Entries with parts and joints:

==================================================

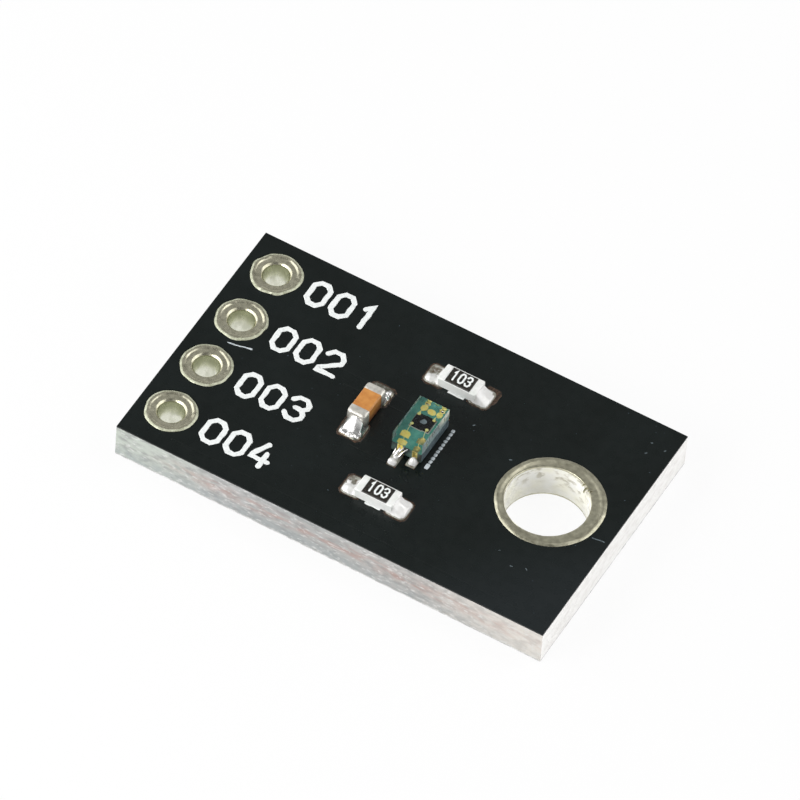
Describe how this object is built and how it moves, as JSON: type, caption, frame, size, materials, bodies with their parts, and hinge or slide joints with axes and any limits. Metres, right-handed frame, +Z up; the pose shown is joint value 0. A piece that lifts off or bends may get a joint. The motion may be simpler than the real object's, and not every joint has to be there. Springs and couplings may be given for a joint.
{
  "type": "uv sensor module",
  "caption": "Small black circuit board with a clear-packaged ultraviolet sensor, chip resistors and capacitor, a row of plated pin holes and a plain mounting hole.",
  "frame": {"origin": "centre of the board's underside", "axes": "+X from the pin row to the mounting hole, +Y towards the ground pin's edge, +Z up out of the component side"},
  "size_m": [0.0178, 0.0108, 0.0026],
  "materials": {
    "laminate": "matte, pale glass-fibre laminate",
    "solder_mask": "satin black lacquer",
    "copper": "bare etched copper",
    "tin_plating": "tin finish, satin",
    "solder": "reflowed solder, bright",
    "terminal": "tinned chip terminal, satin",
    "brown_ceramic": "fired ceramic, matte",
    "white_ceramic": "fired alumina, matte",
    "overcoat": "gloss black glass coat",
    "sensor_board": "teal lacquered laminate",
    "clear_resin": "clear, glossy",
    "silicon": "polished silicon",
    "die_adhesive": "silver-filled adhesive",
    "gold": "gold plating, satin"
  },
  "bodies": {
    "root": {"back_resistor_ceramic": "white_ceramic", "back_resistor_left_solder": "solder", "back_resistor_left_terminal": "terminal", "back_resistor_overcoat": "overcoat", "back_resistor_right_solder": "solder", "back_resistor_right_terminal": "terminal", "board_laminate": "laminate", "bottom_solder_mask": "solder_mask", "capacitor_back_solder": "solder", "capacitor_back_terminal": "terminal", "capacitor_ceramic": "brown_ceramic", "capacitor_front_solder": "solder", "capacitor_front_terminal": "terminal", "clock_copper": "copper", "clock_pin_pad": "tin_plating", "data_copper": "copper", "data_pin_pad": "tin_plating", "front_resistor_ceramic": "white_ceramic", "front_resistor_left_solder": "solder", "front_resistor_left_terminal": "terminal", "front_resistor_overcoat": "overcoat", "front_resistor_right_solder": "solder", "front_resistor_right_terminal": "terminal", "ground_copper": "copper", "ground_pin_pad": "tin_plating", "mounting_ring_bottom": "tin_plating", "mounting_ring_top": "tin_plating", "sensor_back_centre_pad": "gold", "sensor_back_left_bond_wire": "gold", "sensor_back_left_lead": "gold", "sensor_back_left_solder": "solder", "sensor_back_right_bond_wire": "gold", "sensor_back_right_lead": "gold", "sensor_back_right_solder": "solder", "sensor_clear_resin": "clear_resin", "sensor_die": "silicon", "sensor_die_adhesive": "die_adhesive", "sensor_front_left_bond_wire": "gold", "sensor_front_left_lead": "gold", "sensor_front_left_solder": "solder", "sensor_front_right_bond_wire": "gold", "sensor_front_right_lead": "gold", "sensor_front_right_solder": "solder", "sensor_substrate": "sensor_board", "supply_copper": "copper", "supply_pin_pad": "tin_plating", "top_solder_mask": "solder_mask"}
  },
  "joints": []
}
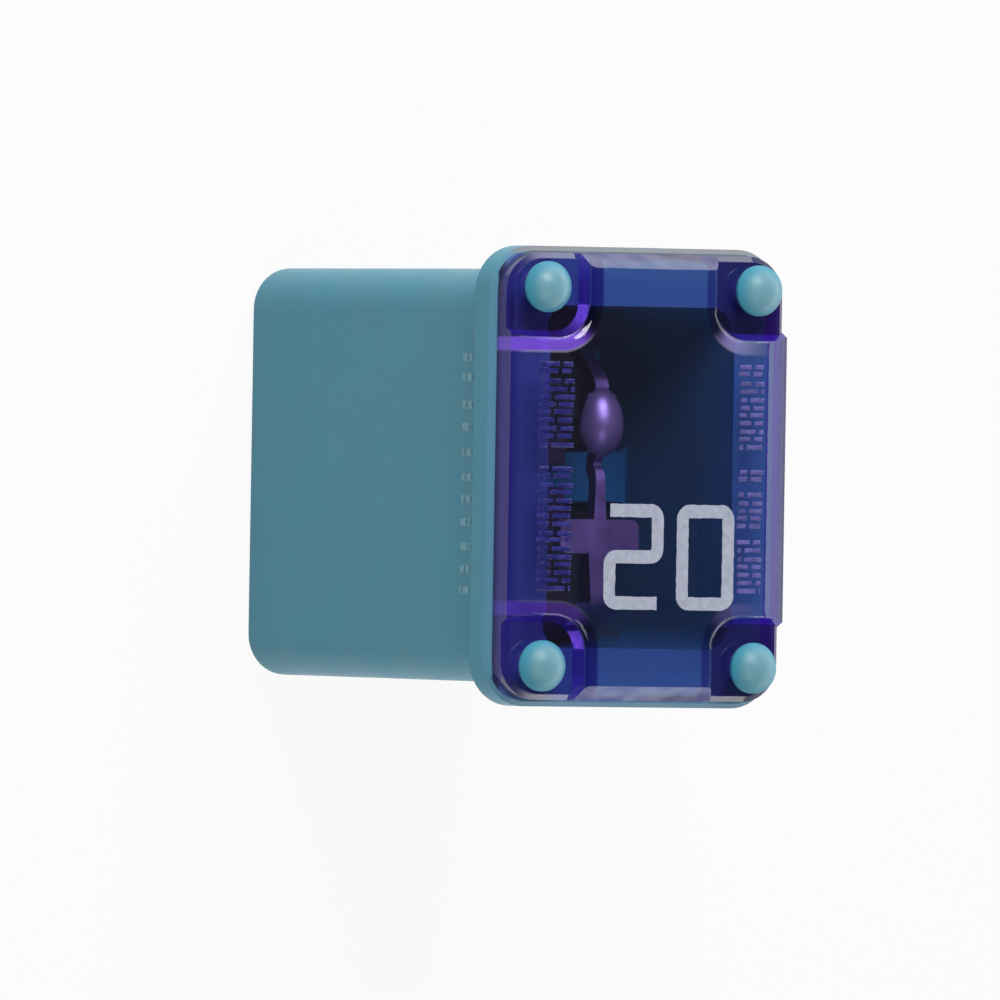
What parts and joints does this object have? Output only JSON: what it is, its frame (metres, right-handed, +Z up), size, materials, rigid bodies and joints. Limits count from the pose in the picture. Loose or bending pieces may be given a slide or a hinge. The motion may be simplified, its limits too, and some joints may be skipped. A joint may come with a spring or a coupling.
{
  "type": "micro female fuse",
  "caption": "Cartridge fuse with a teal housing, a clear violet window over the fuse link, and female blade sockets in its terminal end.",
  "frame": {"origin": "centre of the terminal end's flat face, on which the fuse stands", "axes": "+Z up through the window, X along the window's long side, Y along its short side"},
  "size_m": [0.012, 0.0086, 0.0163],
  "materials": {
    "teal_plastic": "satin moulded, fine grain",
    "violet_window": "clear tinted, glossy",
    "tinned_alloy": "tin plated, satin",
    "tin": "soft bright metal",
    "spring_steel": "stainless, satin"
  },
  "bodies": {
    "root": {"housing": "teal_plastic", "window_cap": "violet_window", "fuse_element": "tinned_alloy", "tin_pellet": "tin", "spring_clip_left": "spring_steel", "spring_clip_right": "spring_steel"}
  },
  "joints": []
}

==================================================

Exercise aim: Keep only those lines of the records that hold "type", and return them.

Output:
Describe how this object is built and how it moves, as JSON: type, caption, frame, size, materials, bodies with their parts, and hinge or slide joints with axes and any limits. Metres, right-handed frame, +Z up; the pose shown is joint value 0. A piece that lifts off or bends may get a joint. The motion may be simpler than the real object's, and not every joint has to be there. Springs and couplings may be given for a joint.
  "type": "uv sensor module",
  "type": "micro female fuse",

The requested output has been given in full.